>> start RECORDED INFORMATION

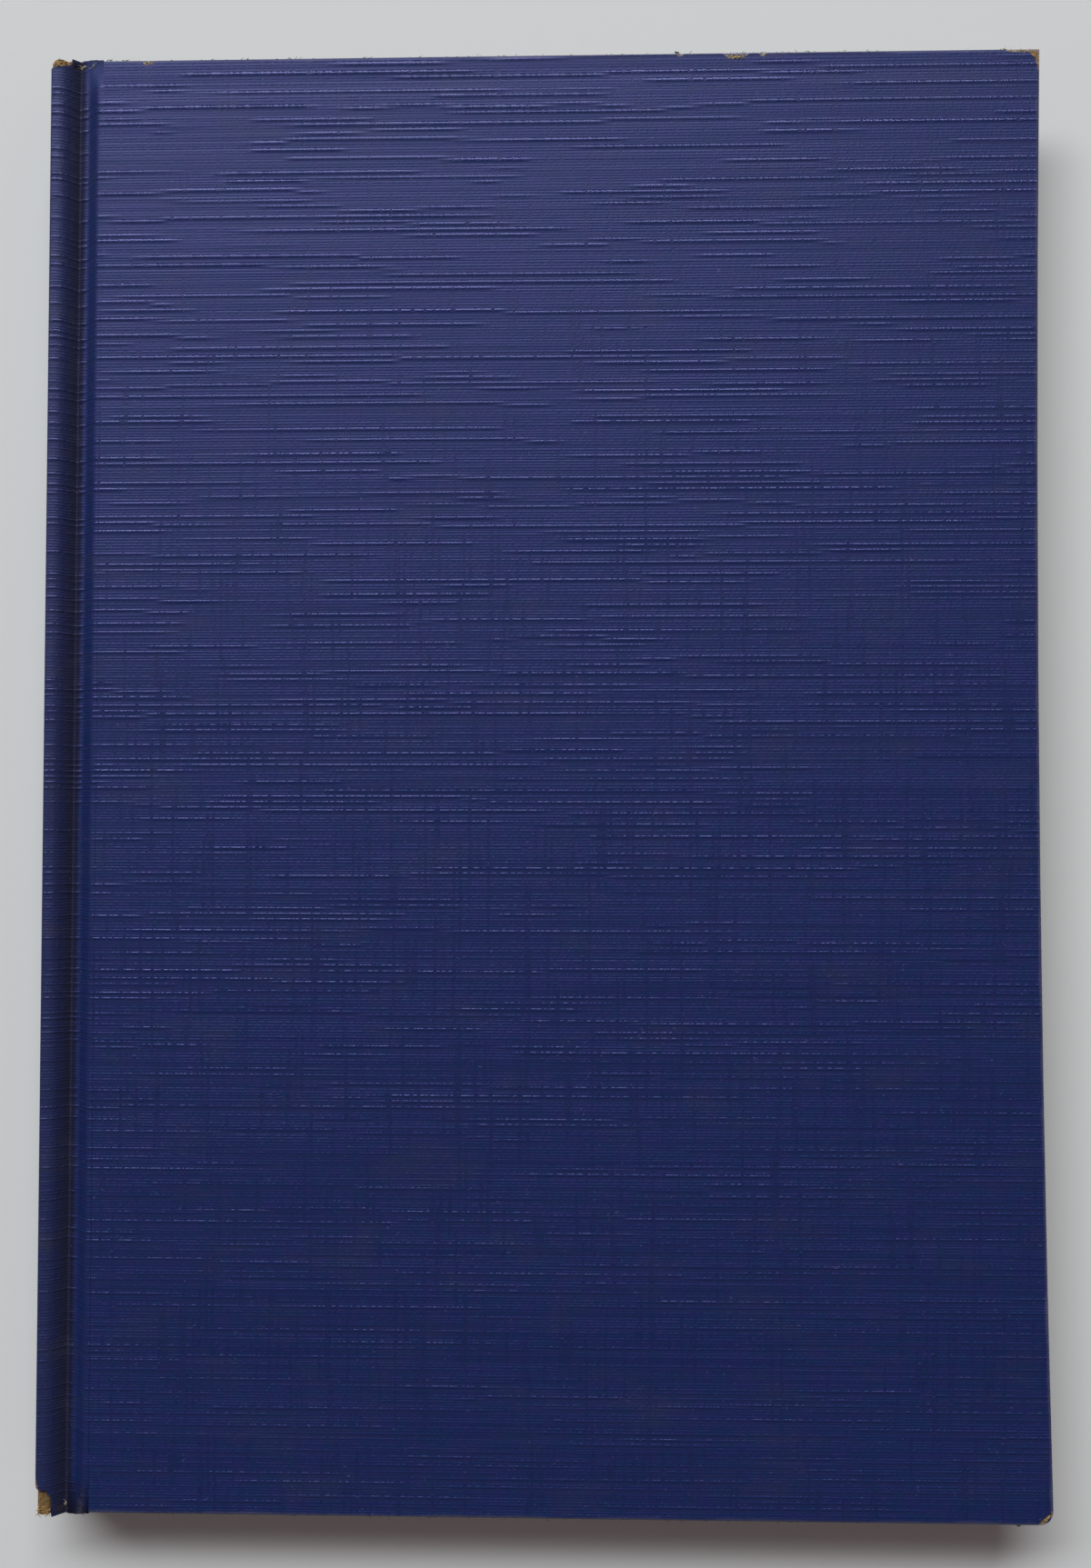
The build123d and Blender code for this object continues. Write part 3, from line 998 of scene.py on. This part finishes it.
def fray_spine_tail(straw, tan, dark):
    """The same at the tail, with dark fray along the worn edge beside the roll."""
    make_fibres("tail_card_fibres", tan, "book_block", "tail", (
        Bunch((1.6, 0.2), (0.6, 0.5), 20, turn=-75, fan=25, length=0.9, width=0.12, sink=0.3),
        Bunch((2.4, -0.1), (0.4, 0.35), 16, turn=-80, fan=30, length=0.8, width=0.12, sink=0.3),
    ), seed=6)
    make_fibres("tail_dark_fibres", dark, "book_block", "tail", (
        Bunch((3.8, 0.0), (0.6, 0.3), 26, turn=-70, fan=40, length=0.7, width=0.12, sink=0.0, lift=0.05),
        Bunch((1.9, 3.0), (0.5, 0.2), 12, turn=-80, fan=35, length=0.5, width=0.09, sink=0.05),
        Bunch((2.75, 1.4), (0.15, 0.9), 12, turn=-150, fan=35, length=0.45, width=0.09, sink=0.05),
    ), seed=7)
    make_fibres("tail_straw_fibres", straw, "book_block", "tail", (
        Bunch((4.3, 0.25), (0.15, 0.2), 5, turn=110, fan=20, length=0.8, width=0.08, sink=-0.05, lift=0.15),
    ), seed=8)


def fray_cover(straw, tan, dark):
    """Bare spots along the head edge, loose strands by the joint, and the corners."""
    width = (front_high.x - spine_low.x) / MM
    make_fibres("cover_head_fibres", straw, "front_cover", "head", (
        Bunch((13.3, 0.4), (1.1, 0.22), 46, turn=0, fan=60, length=0.5, width=0.11, sink=0.15),
        Bunch((84.2, 0.3), (0.6, 0.15), 22, turn=0, fan=60, length=0.45, width=0.11, sink=0.12),
        Bunch((91.6, 0.5), (1.7, 0.25), 60, turn=0, fan=50, length=0.6, width=0.1, sink=0.2),
        Bunch((95.1, 0.35), (0.5, 0.2), 22, turn=0, fan=60, length=0.45, width=0.11, sink=0.12),
        Bunch((6.4, 0.1), (0.3, 0.1), 6, turn=165, fan=20, length=1.0, width=0.09, sink=0.0, lift=0.05),
        Bunch((width - 3.0, 0.3), (1.6, 0.15), 44, turn=0, fan=30, length=0.6, width=0.1, sink=0.2),
        Bunch((width - 4.8, 0.1), (0.5, 0.1), 8, turn=180, fan=30, length=0.6, width=0.09, sink=0.1),
    ), seed=9)
    make_fibres("cover_corner_fibres", tan, "front_cover", "head", (
        Bunch((91.6, 0.6), (1.2, 0.2), 16, turn=0, fan=50, length=0.5, width=0.1, sink=0.22),
        Bunch((width - 0.85, 0.75), (0.35, 0.35), 26, turn=50, fan=40, length=0.6, width=0.11, sink=0.22),
        Bunch((width - 0.45, 1.7), (0.12, 0.6), 16, turn=90, fan=25, length=0.6, width=0.09, sink=0.2),
    ), seed=10)
    make_fibres("tail_corner_fibres", tan, "front_cover", "tail", (
        Bunch((width - 1.0, 0.85), (0.35, 0.35), 22, turn=130, fan=35, length=0.6, width=0.11, sink=0.22),
    ), seed=11)
    make_fibres("cover_dark_fibres", dark, "front_cover", "head", (
        Bunch((83.7, 0.0), (0.3, 0.08), 14, turn=-60, fan=50, length=0.35, width=0.12, sink=0.1),
        Bunch((9.0, 0.05), (2.0, 0.06), 12, turn=0, fan=30, length=0.6, width=0.08, sink=0.1),
        Bunch((60.0, 0.04), (50.0, 0.05), 60, turn=0, fan=25, length=0.6, width=0.07, sink=0.12),
    ), seed=12)
    make_fibres("cover_tail_fibres", dark, "front_cover", "tail", (
        Bunch((width - 4.4, 0.0), (0.2, 0.08), 9, turn=-90, fan=30, length=0.4, width=0.12, sink=0.3),
        Bunch((6.6, 0.2), (0.5, 0.25), 14, turn=-40, fan=45, length=0.6, width=0.1, sink=0.1),
        Bunch((60.0, 0.04), (50.0, 0.05), 40, turn=0, fan=25, length=0.6, width=0.07, sink=0.12),
    ), seed=13)


def make_fray():
    straw = frayed_thread("straw fibres", *STRAW_FIBRES)
    tan = frayed_thread("torn card fibres", *CARD_FIBRES)
    dark = frayed_thread("frayed blue cloth", *BLUE_FIBRES)
    for fray in (fray_spine_head, fray_spine_tail, fray_cover):
        fray(straw, tan, dark)


# Floor and light. The window's direction from the book, its distance and its size are fitted
# to the book's shadow.

FLOOR_SIZE = 2.6
WINDOW_TURN = math.radians(15)
WINDOW_RISE = math.radians(43)
WINDOW_DISTANCE = 3.0
WINDOW_SIZE = (3.3, 0.85)
WINDOW_POWER = 114.5
WINDOW_TINT = (0.95, 1.0, 1.0)
ROOM_STRENGTH = 0.15
ROOM_TINT = (1.0, 0.8, 0.8, 1)
WALL_PALE = linear(205, 206, 207)


def make_floor():
    bpy.ops.mesh.primitive_plane_add(size=FLOOR_SIZE, location=(0, 0, cad_box[0].z))
    floor = bpy.context.object
    floor.name = "floor"
    dress(floor, floor_paper("floor paper"))


def make_window():
    """One wide soft light from beyond the book's head, aimed at the book."""
    data = bpy.data.lights.new("window", "AREA")
    data.shape = "RECTANGLE"
    data.size, data.size_y = WINDOW_SIZE
    data.energy = WINDOW_POWER
    data.color = WINDOW_TINT
    level = WINDOW_DISTANCE * math.cos(WINDOW_RISE)
    light = bpy.data.objects.new("window", data)
    light.location = (
        -level * math.sin(WINDOW_TURN),
        level * math.cos(WINDOW_TURN),
        WINDOW_DISTANCE * math.sin(WINDOW_RISE),
    )
    light.rotation_euler = (-light.location).to_track_quat("-Z", "Y").to_euler()
    bpy.context.scene.collection.objects.link(light)


def make_room():
    """Faint light from all round."""
    world = bpy.data.worlds.new("room")
    world.use_nodes = True
    tree = world.node_tree
    light = tree.nodes["Background"]
    light.inputs["Color"].default_value = ROOM_TINT
    light.inputs["Strength"].default_value = ROOM_STRENGTH
    # what the camera sees beyond the floor is as pale as the floor, and lights nothing
    wall = tree.nodes.new("ShaderNodeBackground")
    wall.inputs["Color"].default_value = WALL_PALE
    seen = tree.nodes.new("ShaderNodeLightPath")
    choice = tree.nodes.new("ShaderNodeMixShader")
    tree.links.new(seen.outputs["Is Camera Ray"], choice.inputs[0])
    tree.links.new(light.outputs[0], choice.inputs[1])
    tree.links.new(wall.outputs[0], choice.inputs[2])
    tree.links.new(choice.outputs[0], tree.nodes["World Output"].inputs["Surface"])
    bpy.context.scene.world = world
    bpy.context.scene.view_settings.view_transform = "Standard"


make_camera()
dress_frame()
make_joints()
make_pages()
make_fray()
make_floor()
make_window()
make_room()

>> end RECORDED INFORMATION

Give back each line above precisely as it stands.

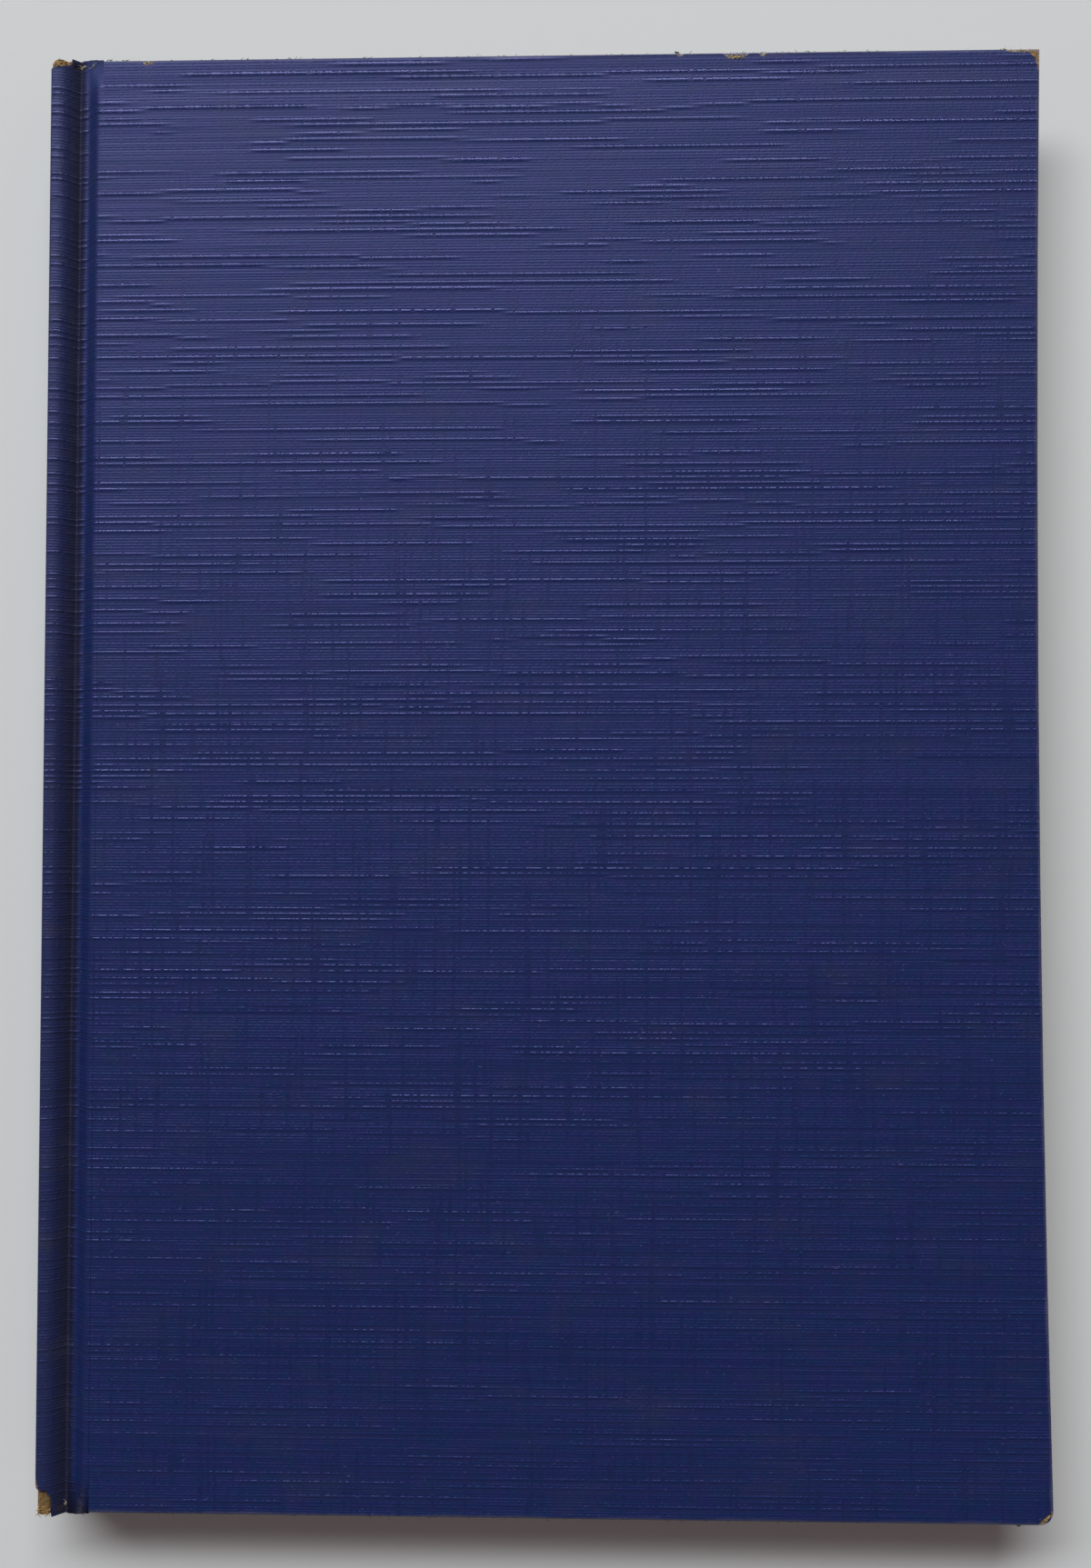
The build123d and Blender code for this object continues. Write part 3, from line 998 of scene.py on. This part finishes it.
def fray_spine_tail(straw, tan, dark):
    """The same at the tail, with dark fray along the worn edge beside the roll."""
    make_fibres("tail_card_fibres", tan, "book_block", "tail", (
        Bunch((1.6, 0.2), (0.6, 0.5), 20, turn=-75, fan=25, length=0.9, width=0.12, sink=0.3),
        Bunch((2.4, -0.1), (0.4, 0.35), 16, turn=-80, fan=30, length=0.8, width=0.12, sink=0.3),
    ), seed=6)
    make_fibres("tail_dark_fibres", dark, "book_block", "tail", (
        Bunch((3.8, 0.0), (0.6, 0.3), 26, turn=-70, fan=40, length=0.7, width=0.12, sink=0.0, lift=0.05),
        Bunch((1.9, 3.0), (0.5, 0.2), 12, turn=-80, fan=35, length=0.5, width=0.09, sink=0.05),
        Bunch((2.75, 1.4), (0.15, 0.9), 12, turn=-150, fan=35, length=0.45, width=0.09, sink=0.05),
    ), seed=7)
    make_fibres("tail_straw_fibres", straw, "book_block", "tail", (
        Bunch((4.3, 0.25), (0.15, 0.2), 5, turn=110, fan=20, length=0.8, width=0.08, sink=-0.05, lift=0.15),
    ), seed=8)


def fray_cover(straw, tan, dark):
    """Bare spots along the head edge, loose strands by the joint, and the corners."""
    width = (front_high.x - spine_low.x) / MM
    make_fibres("cover_head_fibres", straw, "front_cover", "head", (
        Bunch((13.3, 0.4), (1.1, 0.22), 46, turn=0, fan=60, length=0.5, width=0.11, sink=0.15),
        Bunch((84.2, 0.3), (0.6, 0.15), 22, turn=0, fan=60, length=0.45, width=0.11, sink=0.12),
        Bunch((91.6, 0.5), (1.7, 0.25), 60, turn=0, fan=50, length=0.6, width=0.1, sink=0.2),
        Bunch((95.1, 0.35), (0.5, 0.2), 22, turn=0, fan=60, length=0.45, width=0.11, sink=0.12),
        Bunch((6.4, 0.1), (0.3, 0.1), 6, turn=165, fan=20, length=1.0, width=0.09, sink=0.0, lift=0.05),
        Bunch((width - 3.0, 0.3), (1.6, 0.15), 44, turn=0, fan=30, length=0.6, width=0.1, sink=0.2),
        Bunch((width - 4.8, 0.1), (0.5, 0.1), 8, turn=180, fan=30, length=0.6, width=0.09, sink=0.1),
    ), seed=9)
    make_fibres("cover_corner_fibres", tan, "front_cover", "head", (
        Bunch((91.6, 0.6), (1.2, 0.2), 16, turn=0, fan=50, length=0.5, width=0.1, sink=0.22),
        Bunch((width - 0.85, 0.75), (0.35, 0.35), 26, turn=50, fan=40, length=0.6, width=0.11, sink=0.22),
        Bunch((width - 0.45, 1.7), (0.12, 0.6), 16, turn=90, fan=25, length=0.6, width=0.09, sink=0.2),
    ), seed=10)
    make_fibres("tail_corner_fibres", tan, "front_cover", "tail", (
        Bunch((width - 1.0, 0.85), (0.35, 0.35), 22, turn=130, fan=35, length=0.6, width=0.11, sink=0.22),
    ), seed=11)
    make_fibres("cover_dark_fibres", dark, "front_cover", "head", (
        Bunch((83.7, 0.0), (0.3, 0.08), 14, turn=-60, fan=50, length=0.35, width=0.12, sink=0.1),
        Bunch((9.0, 0.05), (2.0, 0.06), 12, turn=0, fan=30, length=0.6, width=0.08, sink=0.1),
        Bunch((60.0, 0.04), (50.0, 0.05), 60, turn=0, fan=25, length=0.6, width=0.07, sink=0.12),
    ), seed=12)
    make_fibres("cover_tail_fibres", dark, "front_cover", "tail", (
        Bunch((width - 4.4, 0.0), (0.2, 0.08), 9, turn=-90, fan=30, length=0.4, width=0.12, sink=0.3),
        Bunch((6.6, 0.2), (0.5, 0.25), 14, turn=-40, fan=45, length=0.6, width=0.1, sink=0.1),
        Bunch((60.0, 0.04), (50.0, 0.05), 40, turn=0, fan=25, length=0.6, width=0.07, sink=0.12),
    ), seed=13)


def make_fray():
    straw = frayed_thread("straw fibres", *STRAW_FIBRES)
    tan = frayed_thread("torn card fibres", *CARD_FIBRES)
    dark = frayed_thread("frayed blue cloth", *BLUE_FIBRES)
    for fray in (fray_spine_head, fray_spine_tail, fray_cover):
        fray(straw, tan, dark)


# Floor and light. The window's direction from the book, its distance and its size are fitted
# to the book's shadow.

FLOOR_SIZE = 2.6
WINDOW_TURN = math.radians(15)
WINDOW_RISE = math.radians(43)
WINDOW_DISTANCE = 3.0
WINDOW_SIZE = (3.3, 0.85)
WINDOW_POWER = 114.5
WINDOW_TINT = (0.95, 1.0, 1.0)
ROOM_STRENGTH = 0.15
ROOM_TINT = (1.0, 0.8, 0.8, 1)
WALL_PALE = linear(205, 206, 207)


def make_floor():
    bpy.ops.mesh.primitive_plane_add(size=FLOOR_SIZE, location=(0, 0, cad_box[0].z))
    floor = bpy.context.object
    floor.name = "floor"
    dress(floor, floor_paper("floor paper"))


def make_window():
    """One wide soft light from beyond the book's head, aimed at the book."""
    data = bpy.data.lights.new("window", "AREA")
    data.shape = "RECTANGLE"
    data.size, data.size_y = WINDOW_SIZE
    data.energy = WINDOW_POWER
    data.color = WINDOW_TINT
    level = WINDOW_DISTANCE * math.cos(WINDOW_RISE)
    light = bpy.data.objects.new("window", data)
    light.location = (
        -level * math.sin(WINDOW_TURN),
        level * math.cos(WINDOW_TURN),
        WINDOW_DISTANCE * math.sin(WINDOW_RISE),
    )
    light.rotation_euler = (-light.location).to_track_quat("-Z", "Y").to_euler()
    bpy.context.scene.collection.objects.link(light)


def make_room():
    """Faint light from all round."""
    world = bpy.data.worlds.new("room")
    world.use_nodes = True
    tree = world.node_tree
    light = tree.nodes["Background"]
    light.inputs["Color"].default_value = ROOM_TINT
    light.inputs["Strength"].default_value = ROOM_STRENGTH
    # what the camera sees beyond the floor is as pale as the floor, and lights nothing
    wall = tree.nodes.new("ShaderNodeBackground")
    wall.inputs["Color"].default_value = WALL_PALE
    seen = tree.nodes.new("ShaderNodeLightPath")
    choice = tree.nodes.new("ShaderNodeMixShader")
    tree.links.new(seen.outputs["Is Camera Ray"], choice.inputs[0])
    tree.links.new(light.outputs[0], choice.inputs[1])
    tree.links.new(wall.outputs[0], choice.inputs[2])
    tree.links.new(choice.outputs[0], tree.nodes["World Output"].inputs["Surface"])
    bpy.context.scene.world = world
    bpy.context.scene.view_settings.view_transform = "Standard"


make_camera()
dress_frame()
make_joints()
make_pages()
make_fray()
make_floor()
make_window()
make_room()